I’ve reached the age where I have been studying the law, considering the law, and reading the law longer than some of my opposing counsel have been reading, period. I took my first law class in 1977. I started law school in 1980. Perhaps that’s why I find it irksome when an opposing lawyer confidently and smugly takes a stand that I am even more confident is wrong. The dispute means a waste of my time to resolve it. More irksome is if the lawyer makes some flip comment that I interpret as disrespect, then I have a tendency to waste even more time to teach the person to respect his or her elders.
Yesterday, a judge helped me slap down the opposing counsel who was sure he was right and I was wrong about what the Rules permit. Before I asked the court for help, I tried to reason with the attorney. Apparently, my comment that I used be on the committee that writes and revises the rules carried no weight; he did what he wanted, anyway.
The day before, I had to call a judge on the same attorney so that I could conduct a deposition as the rules permit.
I don’t know what will happen with the actual lawsuit.
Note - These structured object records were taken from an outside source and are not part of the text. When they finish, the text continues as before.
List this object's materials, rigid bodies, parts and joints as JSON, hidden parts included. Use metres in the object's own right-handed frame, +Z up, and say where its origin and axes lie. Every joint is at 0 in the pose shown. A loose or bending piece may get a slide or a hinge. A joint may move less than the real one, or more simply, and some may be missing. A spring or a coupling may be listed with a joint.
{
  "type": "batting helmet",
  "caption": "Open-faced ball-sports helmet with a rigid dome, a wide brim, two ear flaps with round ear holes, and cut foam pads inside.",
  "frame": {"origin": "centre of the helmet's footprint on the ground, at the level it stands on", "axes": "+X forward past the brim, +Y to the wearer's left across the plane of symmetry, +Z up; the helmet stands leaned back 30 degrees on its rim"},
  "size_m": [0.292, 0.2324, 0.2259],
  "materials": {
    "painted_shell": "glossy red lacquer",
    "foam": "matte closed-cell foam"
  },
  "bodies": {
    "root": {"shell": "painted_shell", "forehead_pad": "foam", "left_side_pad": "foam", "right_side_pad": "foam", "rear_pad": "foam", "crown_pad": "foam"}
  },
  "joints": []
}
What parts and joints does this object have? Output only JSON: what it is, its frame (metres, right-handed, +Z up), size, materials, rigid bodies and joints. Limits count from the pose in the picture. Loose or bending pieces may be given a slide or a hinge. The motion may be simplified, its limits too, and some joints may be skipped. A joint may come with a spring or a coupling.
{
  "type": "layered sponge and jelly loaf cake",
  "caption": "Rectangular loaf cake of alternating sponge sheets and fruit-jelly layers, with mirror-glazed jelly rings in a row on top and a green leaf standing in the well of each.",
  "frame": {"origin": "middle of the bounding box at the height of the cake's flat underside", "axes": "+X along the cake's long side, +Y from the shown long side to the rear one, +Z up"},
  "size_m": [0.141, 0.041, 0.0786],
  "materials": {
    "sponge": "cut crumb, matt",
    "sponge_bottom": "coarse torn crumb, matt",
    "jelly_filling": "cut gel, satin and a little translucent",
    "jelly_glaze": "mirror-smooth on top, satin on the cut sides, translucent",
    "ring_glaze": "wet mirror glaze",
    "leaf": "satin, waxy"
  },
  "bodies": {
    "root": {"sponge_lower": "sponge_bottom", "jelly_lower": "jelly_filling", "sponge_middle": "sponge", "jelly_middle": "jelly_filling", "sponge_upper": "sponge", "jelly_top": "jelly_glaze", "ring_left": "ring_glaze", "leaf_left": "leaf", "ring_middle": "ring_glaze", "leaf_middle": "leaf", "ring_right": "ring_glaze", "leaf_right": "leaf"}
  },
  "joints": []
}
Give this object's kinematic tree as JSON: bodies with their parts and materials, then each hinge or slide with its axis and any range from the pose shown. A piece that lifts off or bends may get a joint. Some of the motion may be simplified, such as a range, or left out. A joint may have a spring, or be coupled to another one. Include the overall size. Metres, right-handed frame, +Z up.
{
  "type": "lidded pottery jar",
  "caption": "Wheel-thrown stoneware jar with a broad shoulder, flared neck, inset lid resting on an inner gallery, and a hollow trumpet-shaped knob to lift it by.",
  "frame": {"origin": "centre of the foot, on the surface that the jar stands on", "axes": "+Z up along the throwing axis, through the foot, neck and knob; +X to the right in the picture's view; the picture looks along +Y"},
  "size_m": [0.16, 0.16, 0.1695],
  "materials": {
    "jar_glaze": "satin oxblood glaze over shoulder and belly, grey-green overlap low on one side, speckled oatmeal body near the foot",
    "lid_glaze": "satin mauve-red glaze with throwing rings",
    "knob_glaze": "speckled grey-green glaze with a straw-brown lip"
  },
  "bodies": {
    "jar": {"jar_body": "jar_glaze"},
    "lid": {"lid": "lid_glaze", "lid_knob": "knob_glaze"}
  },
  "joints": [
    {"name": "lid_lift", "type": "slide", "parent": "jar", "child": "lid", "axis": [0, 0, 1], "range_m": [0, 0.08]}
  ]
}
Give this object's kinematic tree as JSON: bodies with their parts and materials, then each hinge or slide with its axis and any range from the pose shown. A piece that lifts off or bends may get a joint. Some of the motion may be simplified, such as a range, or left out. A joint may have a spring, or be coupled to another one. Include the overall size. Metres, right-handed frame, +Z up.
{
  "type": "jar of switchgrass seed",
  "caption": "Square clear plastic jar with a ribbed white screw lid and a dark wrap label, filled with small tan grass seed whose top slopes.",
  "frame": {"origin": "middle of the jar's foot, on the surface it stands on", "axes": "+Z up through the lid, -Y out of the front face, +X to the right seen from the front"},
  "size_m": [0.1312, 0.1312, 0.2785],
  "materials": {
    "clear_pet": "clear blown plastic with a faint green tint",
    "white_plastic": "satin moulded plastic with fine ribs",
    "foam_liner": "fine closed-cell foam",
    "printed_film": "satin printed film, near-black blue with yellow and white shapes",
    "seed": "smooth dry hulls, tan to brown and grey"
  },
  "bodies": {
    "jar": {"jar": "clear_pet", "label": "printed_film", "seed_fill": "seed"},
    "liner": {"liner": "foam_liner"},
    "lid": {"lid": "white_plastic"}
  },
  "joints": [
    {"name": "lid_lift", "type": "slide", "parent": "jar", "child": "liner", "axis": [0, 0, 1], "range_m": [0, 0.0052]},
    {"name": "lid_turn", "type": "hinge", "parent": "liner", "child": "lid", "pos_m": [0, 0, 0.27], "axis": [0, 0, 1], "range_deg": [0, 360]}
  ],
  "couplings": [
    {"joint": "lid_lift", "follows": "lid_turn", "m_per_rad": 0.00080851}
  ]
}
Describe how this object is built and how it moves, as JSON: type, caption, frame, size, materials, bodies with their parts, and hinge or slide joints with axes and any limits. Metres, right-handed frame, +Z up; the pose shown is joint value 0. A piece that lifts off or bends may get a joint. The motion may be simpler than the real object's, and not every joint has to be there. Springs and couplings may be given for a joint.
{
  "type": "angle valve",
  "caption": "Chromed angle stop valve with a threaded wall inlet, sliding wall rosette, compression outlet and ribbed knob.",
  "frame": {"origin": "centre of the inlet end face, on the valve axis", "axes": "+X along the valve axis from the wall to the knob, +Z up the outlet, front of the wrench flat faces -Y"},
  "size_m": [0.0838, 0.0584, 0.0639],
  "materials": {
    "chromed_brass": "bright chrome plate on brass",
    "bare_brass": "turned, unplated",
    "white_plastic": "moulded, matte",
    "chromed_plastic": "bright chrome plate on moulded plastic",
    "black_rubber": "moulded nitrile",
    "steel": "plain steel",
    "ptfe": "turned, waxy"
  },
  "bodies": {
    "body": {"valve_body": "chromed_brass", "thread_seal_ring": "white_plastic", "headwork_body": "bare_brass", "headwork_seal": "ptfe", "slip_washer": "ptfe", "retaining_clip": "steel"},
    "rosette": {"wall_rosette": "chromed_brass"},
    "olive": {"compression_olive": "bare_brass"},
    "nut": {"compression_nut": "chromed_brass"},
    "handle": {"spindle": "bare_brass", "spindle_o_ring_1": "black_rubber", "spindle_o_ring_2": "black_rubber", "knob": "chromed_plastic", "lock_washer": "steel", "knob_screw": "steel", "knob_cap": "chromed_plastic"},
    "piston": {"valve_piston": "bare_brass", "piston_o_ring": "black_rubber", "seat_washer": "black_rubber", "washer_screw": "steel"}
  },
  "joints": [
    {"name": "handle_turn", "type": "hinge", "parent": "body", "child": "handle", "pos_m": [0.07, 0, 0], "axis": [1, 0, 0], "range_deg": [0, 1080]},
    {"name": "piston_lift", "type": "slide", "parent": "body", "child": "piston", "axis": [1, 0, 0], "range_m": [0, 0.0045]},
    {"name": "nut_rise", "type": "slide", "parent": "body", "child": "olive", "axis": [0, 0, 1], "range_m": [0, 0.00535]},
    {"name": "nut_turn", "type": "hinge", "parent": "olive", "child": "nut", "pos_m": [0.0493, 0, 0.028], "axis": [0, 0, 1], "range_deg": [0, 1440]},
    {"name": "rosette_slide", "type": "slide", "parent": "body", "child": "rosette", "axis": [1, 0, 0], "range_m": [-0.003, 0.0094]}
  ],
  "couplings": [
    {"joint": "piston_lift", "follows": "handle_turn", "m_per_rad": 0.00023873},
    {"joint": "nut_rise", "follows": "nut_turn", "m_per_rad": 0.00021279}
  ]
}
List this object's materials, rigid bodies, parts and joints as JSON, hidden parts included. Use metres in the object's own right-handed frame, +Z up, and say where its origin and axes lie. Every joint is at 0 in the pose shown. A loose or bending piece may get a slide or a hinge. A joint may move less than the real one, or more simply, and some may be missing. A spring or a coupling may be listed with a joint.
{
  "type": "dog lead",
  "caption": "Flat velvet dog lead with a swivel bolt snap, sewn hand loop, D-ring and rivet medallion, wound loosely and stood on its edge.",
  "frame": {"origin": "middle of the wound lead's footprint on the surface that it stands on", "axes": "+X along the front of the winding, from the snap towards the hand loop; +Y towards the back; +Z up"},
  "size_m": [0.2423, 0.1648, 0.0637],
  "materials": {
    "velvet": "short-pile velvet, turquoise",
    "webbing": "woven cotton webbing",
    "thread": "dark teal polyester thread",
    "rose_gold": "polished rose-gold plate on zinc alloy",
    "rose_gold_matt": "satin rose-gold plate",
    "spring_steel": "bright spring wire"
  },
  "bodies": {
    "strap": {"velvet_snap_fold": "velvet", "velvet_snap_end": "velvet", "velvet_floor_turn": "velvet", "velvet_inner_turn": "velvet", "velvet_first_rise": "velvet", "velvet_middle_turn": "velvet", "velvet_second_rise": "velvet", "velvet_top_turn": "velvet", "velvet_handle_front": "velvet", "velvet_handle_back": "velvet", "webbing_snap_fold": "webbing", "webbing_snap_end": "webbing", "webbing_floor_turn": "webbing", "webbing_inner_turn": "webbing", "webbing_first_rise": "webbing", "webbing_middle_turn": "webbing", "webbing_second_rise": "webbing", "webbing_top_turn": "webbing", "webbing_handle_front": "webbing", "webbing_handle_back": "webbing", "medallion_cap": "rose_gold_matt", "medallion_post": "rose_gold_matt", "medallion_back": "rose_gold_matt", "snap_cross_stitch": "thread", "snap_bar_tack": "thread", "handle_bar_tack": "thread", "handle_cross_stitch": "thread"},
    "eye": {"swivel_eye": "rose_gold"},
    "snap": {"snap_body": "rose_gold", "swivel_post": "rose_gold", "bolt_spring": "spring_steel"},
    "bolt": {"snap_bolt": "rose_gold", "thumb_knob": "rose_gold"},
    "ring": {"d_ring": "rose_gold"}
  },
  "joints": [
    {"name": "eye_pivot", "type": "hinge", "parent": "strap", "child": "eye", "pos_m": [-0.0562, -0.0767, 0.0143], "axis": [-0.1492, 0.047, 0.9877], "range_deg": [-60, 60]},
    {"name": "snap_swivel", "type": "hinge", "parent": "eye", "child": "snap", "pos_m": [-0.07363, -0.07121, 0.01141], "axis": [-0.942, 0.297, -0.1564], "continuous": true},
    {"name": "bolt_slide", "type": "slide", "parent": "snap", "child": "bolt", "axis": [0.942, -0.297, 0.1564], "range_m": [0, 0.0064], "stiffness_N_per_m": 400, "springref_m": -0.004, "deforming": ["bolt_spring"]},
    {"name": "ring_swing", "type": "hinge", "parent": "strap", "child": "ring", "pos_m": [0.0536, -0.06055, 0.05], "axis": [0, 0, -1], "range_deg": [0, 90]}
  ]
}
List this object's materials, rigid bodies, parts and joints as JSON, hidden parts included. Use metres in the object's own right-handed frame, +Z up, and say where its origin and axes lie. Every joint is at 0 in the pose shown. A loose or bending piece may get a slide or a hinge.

Many things can determine the outcome. The actual facts often – and should – be more important than the work of the lawyers. However, a lazy and ineffective lawyer can make the facts less valuable while a diligent lawyer can increase the value of the case. I will make sure that my client is not out-lawyered. The more an opposing lawyer challenges me, personally, the harder I tend work.
So the lesson to young lawyers is to respect your elders and / or let sleeping dogs lie.